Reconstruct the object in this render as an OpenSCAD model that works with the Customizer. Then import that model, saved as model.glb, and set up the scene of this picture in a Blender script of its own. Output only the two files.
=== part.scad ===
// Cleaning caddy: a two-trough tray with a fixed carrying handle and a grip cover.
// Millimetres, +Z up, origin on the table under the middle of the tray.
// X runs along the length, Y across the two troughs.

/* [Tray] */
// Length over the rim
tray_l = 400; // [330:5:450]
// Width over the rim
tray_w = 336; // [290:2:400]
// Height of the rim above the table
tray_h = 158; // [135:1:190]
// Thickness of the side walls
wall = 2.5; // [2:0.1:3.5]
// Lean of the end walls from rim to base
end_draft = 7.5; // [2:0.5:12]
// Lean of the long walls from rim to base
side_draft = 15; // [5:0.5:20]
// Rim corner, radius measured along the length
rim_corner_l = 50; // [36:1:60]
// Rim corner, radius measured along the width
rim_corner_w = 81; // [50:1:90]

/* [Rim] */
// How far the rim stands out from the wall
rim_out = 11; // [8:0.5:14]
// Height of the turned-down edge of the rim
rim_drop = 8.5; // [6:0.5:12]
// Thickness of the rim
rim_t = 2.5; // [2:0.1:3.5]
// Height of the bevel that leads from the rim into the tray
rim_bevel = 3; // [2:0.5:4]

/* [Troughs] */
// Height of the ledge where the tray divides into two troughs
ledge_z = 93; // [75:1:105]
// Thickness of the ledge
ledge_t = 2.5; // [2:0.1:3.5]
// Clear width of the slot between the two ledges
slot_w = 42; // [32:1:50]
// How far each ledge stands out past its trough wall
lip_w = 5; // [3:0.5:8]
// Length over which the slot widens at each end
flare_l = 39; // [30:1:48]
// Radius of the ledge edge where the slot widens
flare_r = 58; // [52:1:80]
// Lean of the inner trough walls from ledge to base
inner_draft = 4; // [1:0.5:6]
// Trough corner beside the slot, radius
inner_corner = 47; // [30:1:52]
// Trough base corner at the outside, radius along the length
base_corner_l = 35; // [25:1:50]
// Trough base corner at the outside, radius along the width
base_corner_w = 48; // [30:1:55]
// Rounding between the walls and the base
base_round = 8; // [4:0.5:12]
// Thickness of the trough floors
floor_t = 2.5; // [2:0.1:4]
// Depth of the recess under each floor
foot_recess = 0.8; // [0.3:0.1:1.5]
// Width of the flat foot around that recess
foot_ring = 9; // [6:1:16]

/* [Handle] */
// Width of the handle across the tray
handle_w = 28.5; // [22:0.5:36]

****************

Write the listing out again, exactly as it reads.

Solution below -
Reconstruct the object in this render as an OpenSCAD model that works with the Customizer. Then import that model, saved as model.glb, and set up the scene of this picture in a Blender script of its own. Output only the two files.
=== part.scad ===
// Cleaning caddy: a two-trough tray with a fixed carrying handle and a grip cover.
// Millimetres, +Z up, origin on the table under the middle of the tray.
// X runs along the length, Y across the two troughs.

/* [Tray] */
// Length over the rim
tray_l = 400; // [330:5:450]
// Width over the rim
tray_w = 336; // [290:2:400]
// Height of the rim above the table
tray_h = 158; // [135:1:190]
// Thickness of the side walls
wall = 2.5; // [2:0.1:3.5]
// Lean of the end walls from rim to base
end_draft = 7.5; // [2:0.5:12]
// Lean of the long walls from rim to base
side_draft = 15; // [5:0.5:20]
// Rim corner, radius measured along the length
rim_corner_l = 50; // [36:1:60]
// Rim corner, radius measured along the width
rim_corner_w = 81; // [50:1:90]

/* [Rim] */
// How far the rim stands out from the wall
rim_out = 11; // [8:0.5:14]
// Height of the turned-down edge of the rim
rim_drop = 8.5; // [6:0.5:12]
// Thickness of the rim
rim_t = 2.5; // [2:0.1:3.5]
// Height of the bevel that leads from the rim into the tray
rim_bevel = 3; // [2:0.5:4]

/* [Troughs] */
// Height of the ledge where the tray divides into two troughs
ledge_z = 93; // [75:1:105]
// Thickness of the ledge
ledge_t = 2.5; // [2:0.1:3.5]
// Clear width of the slot between the two ledges
slot_w = 42; // [32:1:50]
// How far each ledge stands out past its trough wall
lip_w = 5; // [3:0.5:8]
// Length over which the slot widens at each end
flare_l = 39; // [30:1:48]
// Radius of the ledge edge where the slot widens
flare_r = 58; // [52:1:80]
// Lean of the inner trough walls from ledge to base
inner_draft = 4; // [1:0.5:6]
// Trough corner beside the slot, radius
inner_corner = 47; // [30:1:52]
// Trough base corner at the outside, radius along the length
base_corner_l = 35; // [25:1:50]
// Trough base corner at the outside, radius along the width
base_corner_w = 48; // [30:1:55]
// Rounding between the walls and the base
base_round = 8; // [4:0.5:12]
// Thickness of the trough floors
floor_t = 2.5; // [2:0.1:4]
// Depth of the recess under each floor
foot_recess = 0.8; // [0.3:0.1:1.5]
// Width of the flat foot around that recess
foot_ring = 9; // [6:1:16]

/* [Handle] */
// Width of the handle across the tray
handle_w = 28.5; // [22:0.5:36]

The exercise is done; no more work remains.